Henri Barbusse, 1.Dünya Savaşı' nda savaş karşıtlığı nedeniyle ordudan atılmış. Aydınlık kitabını okurken bu karşıtlığı, nedenlerini net bir şekilde anlayabiliyoruz.
Kitap başkarakterlerinden Simon Paulin fabrikada memur. Marie ile evli. Fransa-Almanya arasında savaş başlıyor.

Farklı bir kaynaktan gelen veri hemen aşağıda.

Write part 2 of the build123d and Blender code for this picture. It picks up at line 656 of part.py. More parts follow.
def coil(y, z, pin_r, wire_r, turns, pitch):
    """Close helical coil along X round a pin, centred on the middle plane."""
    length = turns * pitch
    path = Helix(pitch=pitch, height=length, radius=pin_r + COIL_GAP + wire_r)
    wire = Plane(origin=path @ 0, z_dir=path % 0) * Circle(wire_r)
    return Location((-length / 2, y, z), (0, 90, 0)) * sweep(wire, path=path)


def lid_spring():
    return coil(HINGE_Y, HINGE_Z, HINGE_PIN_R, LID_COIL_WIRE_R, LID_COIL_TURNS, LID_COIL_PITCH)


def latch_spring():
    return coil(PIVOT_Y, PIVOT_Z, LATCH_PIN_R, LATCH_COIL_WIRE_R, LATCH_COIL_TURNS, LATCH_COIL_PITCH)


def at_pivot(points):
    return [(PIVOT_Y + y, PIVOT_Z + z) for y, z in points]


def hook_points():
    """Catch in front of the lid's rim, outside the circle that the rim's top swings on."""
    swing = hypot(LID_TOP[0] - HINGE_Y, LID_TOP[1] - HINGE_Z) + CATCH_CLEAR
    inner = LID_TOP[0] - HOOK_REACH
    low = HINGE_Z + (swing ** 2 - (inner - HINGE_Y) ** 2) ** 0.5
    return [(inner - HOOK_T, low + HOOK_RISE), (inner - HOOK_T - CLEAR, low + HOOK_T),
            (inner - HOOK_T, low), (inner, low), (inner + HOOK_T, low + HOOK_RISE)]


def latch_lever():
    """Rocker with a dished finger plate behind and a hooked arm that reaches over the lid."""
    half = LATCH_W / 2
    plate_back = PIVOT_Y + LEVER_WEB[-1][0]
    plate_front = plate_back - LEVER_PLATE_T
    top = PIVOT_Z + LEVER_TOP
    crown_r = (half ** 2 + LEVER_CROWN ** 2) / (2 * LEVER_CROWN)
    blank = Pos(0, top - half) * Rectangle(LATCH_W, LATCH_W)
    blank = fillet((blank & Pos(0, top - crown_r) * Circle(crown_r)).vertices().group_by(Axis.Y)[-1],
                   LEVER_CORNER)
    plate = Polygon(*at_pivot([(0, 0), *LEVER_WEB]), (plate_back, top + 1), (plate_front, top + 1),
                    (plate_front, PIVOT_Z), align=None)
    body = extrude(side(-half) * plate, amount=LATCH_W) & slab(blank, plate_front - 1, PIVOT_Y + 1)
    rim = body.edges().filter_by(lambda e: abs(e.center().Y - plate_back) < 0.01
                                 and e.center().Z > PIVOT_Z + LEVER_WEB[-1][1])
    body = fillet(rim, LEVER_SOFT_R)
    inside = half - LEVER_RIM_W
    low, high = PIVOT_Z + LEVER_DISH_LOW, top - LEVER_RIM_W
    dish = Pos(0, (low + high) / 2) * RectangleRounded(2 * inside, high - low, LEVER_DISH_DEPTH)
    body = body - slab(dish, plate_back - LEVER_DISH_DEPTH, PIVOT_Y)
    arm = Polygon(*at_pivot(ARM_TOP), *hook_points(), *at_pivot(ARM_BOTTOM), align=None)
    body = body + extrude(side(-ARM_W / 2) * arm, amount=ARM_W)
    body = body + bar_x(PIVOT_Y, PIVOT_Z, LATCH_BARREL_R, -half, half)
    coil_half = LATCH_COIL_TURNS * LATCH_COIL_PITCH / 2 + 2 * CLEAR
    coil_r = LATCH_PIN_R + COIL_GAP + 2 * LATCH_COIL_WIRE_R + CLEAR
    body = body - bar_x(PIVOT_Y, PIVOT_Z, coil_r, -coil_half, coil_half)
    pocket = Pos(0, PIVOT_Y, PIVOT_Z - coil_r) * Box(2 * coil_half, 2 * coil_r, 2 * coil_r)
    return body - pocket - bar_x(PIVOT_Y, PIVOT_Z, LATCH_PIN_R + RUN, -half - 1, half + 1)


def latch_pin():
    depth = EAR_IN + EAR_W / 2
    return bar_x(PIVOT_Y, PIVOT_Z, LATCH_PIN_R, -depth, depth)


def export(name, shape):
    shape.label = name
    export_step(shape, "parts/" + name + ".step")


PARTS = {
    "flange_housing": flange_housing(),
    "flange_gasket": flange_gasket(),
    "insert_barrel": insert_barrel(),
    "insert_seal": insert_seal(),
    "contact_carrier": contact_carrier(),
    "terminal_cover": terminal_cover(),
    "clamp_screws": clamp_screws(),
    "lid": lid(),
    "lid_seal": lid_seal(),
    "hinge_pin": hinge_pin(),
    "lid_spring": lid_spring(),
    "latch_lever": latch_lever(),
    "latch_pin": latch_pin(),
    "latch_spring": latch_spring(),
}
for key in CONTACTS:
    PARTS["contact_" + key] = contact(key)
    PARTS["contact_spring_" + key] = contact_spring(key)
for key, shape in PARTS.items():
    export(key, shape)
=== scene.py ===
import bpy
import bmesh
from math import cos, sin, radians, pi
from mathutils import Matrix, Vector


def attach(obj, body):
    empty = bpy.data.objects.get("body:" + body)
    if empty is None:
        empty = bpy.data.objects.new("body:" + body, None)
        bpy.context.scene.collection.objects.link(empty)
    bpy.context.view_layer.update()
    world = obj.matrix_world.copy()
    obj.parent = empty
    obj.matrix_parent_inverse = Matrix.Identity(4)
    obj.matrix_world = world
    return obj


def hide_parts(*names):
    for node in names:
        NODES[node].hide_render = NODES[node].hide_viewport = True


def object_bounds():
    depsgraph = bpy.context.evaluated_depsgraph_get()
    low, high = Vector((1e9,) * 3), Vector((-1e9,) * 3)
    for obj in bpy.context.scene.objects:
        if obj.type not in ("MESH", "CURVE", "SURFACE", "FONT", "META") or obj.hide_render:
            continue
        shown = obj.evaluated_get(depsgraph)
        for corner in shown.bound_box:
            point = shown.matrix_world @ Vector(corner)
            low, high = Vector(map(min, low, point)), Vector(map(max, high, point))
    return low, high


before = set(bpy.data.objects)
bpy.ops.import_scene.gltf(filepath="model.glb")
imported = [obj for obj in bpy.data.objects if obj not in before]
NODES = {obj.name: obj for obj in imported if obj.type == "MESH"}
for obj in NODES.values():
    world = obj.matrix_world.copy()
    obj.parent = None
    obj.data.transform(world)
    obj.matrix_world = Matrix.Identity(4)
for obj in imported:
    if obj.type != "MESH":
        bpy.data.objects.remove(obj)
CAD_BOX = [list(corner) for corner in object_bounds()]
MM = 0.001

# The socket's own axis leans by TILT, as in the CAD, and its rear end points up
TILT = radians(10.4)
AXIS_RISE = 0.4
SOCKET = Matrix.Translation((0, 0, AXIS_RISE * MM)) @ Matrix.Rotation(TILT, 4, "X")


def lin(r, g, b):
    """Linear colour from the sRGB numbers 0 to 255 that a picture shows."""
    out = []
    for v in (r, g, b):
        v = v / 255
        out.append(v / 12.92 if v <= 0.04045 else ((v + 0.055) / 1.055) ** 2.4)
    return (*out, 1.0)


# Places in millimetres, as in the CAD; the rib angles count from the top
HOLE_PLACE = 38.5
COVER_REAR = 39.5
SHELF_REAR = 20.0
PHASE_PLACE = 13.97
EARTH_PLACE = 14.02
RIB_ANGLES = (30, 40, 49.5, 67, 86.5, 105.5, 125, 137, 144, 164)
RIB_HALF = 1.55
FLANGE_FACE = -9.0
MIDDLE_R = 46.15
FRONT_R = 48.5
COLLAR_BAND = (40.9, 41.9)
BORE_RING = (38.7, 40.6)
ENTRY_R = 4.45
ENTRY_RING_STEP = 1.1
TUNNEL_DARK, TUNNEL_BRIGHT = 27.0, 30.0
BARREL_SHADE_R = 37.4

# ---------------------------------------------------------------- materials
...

Pencerelerin ardına sinen bir savaş. Yaşanılan bir mahallede, sıradanlıkta savaştan uzak, savaşa dair düşüncelerin izlenimlerini okuyoruz önceleri. Sıradanlık, tek boyutluluk, yavanlık, tükenmiş zaman dilimleri bizleri çevreleyen günlük standart hayatın daralması gözümüzün önünde okurken beliriyor.
Simon da orta yaşlarında ve savaşa katılıyor. Savaşın psikolojik değişimleri, anlamsızlık, bilinmezlik, özlem, acı, sorgulama, boşluk, karşı çıkılsa da yaşanılması zorunlu kavramlar. Savaşın yorgunluğu, ölümün, öldürmenin dehşeti ve sorgulaması.
Barbusse bize insanlığın benzerliğini, savaşın burukluğunu, değişimini, değiştirdiklerini öyle ustalıkla sade ve duygulu anlatıyor ki zamansız bir yapıtı okuyoruz.
Gizlerle dolu bilemeyeceğimiz 'Aydınlık' umutlar ve hayat.